Normal form

Keys

The set { A₁, A₂, … A_n } is a superkey for a relation R if it functional determinel all attributes for a relation. In other words, any two tuples of R must necessarily agree on A₁, A₂, … A_n.

{ A₁, A₂, … A_n } is a key for a relation R if it is a minimal superkey: That is, the set is a superkey but no proper subset is a superkey.

Example: For Posts, { poster, postdate } is a key.

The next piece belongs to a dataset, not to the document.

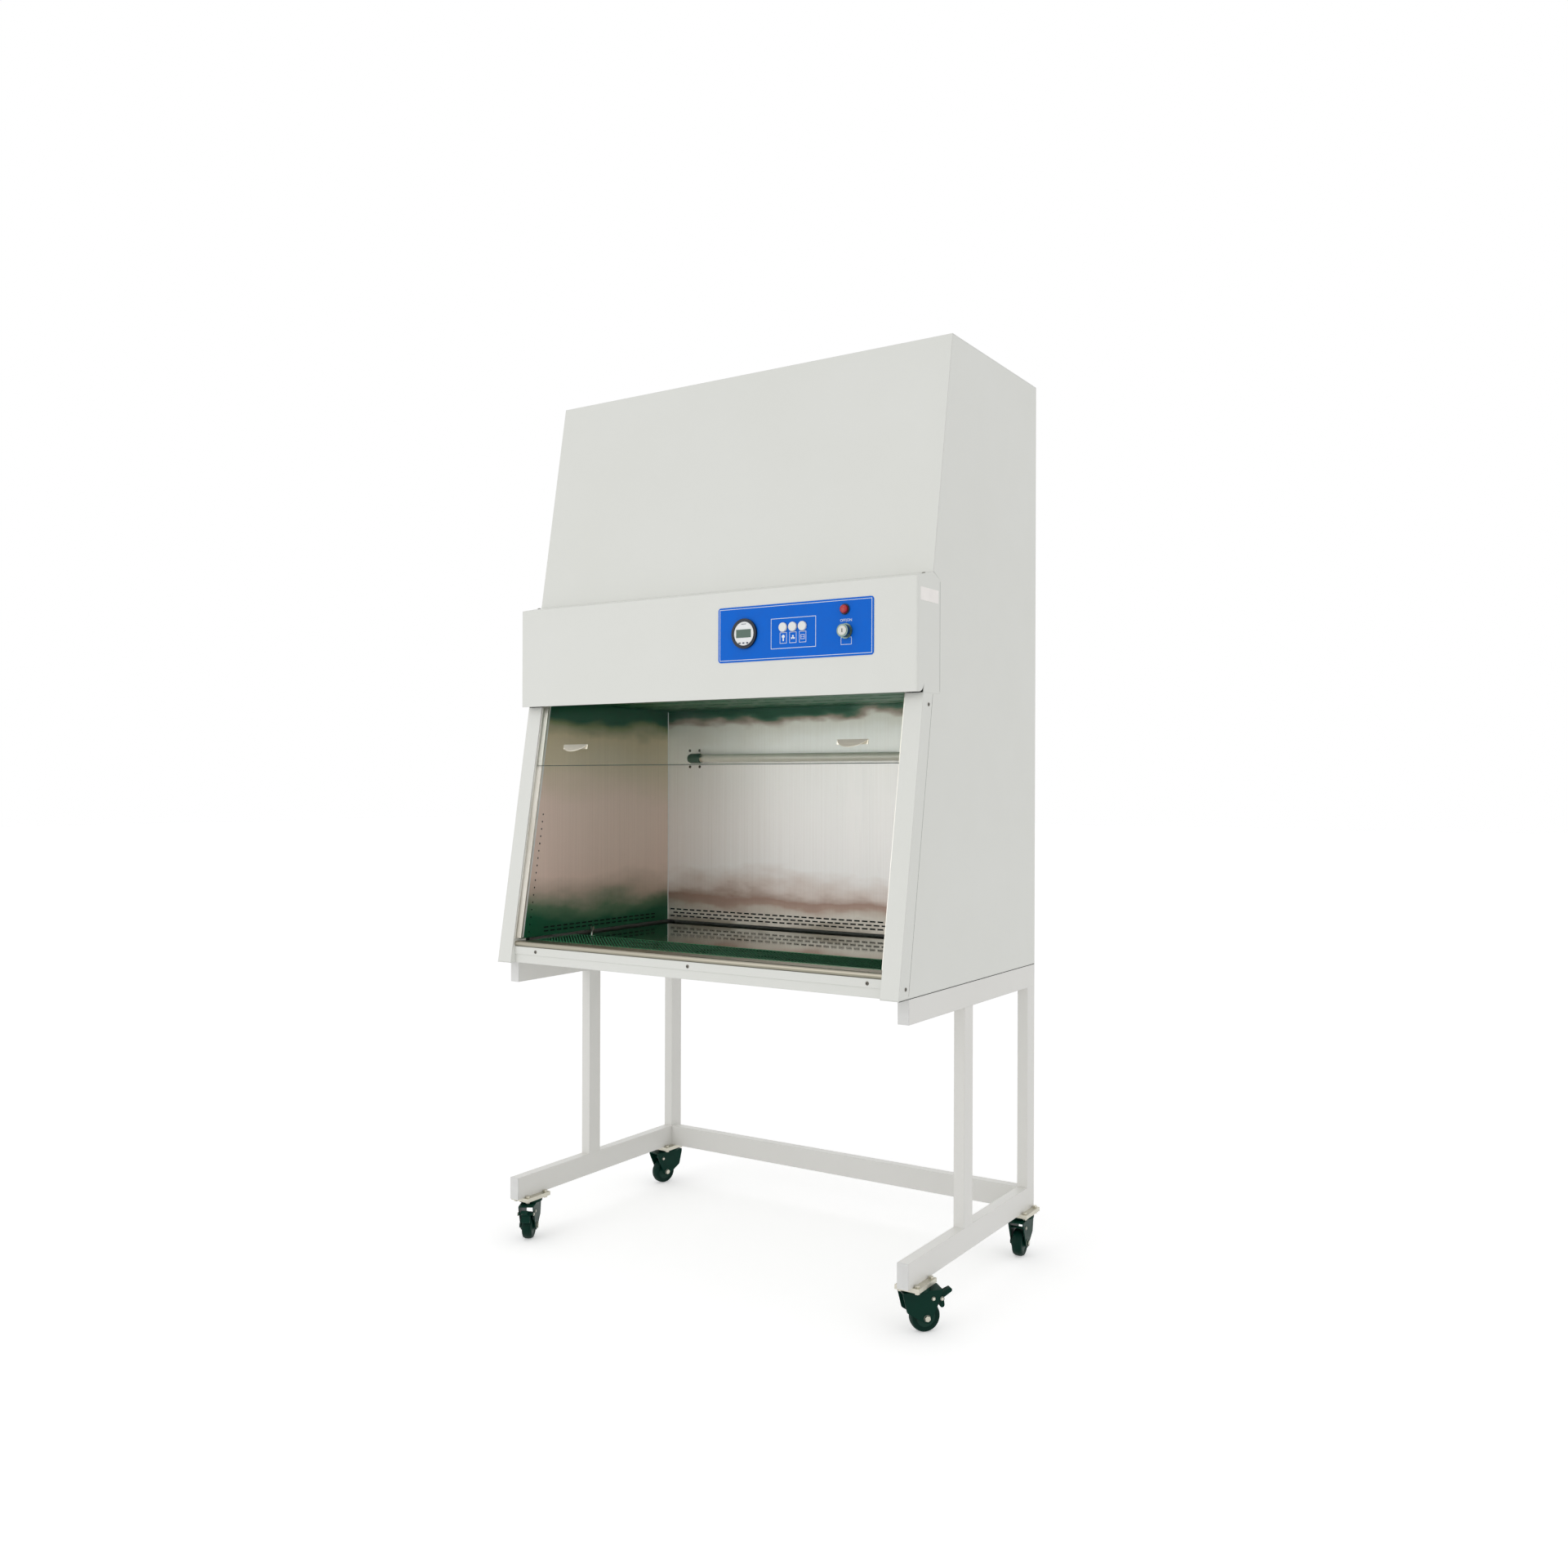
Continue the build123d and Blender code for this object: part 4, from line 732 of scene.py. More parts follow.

For Users, { userid, passwd } is a superkey but not a key, since there is a proper subset ({ userid }) which is also a superkey.

BCNF

A relation R is in Boyce-Codd Normal Form (BCNF) if for every nontrivial FD A₁ A₂ … A_n → B₁ B₂ … B_m satisfied by R, the set { A₁, A₂, … A_n } is a superkey for R.

Suppose we defined Posts using the following schema instead.

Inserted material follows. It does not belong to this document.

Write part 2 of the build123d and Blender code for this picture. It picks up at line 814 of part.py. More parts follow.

Posts(poster, name, postdate, subject, body)

This would not be in BCNF, since it satisfies the FD poster → name, which is nontrivial, but poster is not a superkey for Posts.

The original definition of Posts is in BCNF.

Decomposing

It's desirable for all databases to have its relations in BCNF. So, given a relation not in BCNF, we would normally attempt to decompose it into two or more BCNF relations.

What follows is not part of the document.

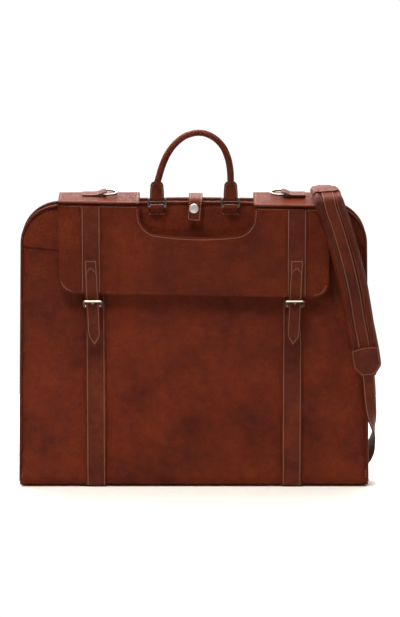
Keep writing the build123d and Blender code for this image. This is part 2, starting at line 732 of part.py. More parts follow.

This is simple: We find a violating FD (i.e., a nontrivial FD for which the left side is not a superkey), expand the right side to include as many attributes as possible (called computing the closure of the left side), and then split the table into:

one relation containing all attributes of this expanded FD
another relation containing all the attributes of the FD's left side and all attributes that were missing from the FD.

If any of the resulting relations aren't in BCNF, we recurse on it (them).

Take Posts(poster, name, postdate, subject, body) as an example. Here, poster → name is a violating FD. We can expand the right side slightly by adding poster to it, but we can't really expand the FD further, since poster name doesn't lead to anything else. Thus, we'll split into two tables:

PostUsers(poster, name)
PostContent(poster, postdate, subject, body)

Both are in BCNF, so there's no more work to do.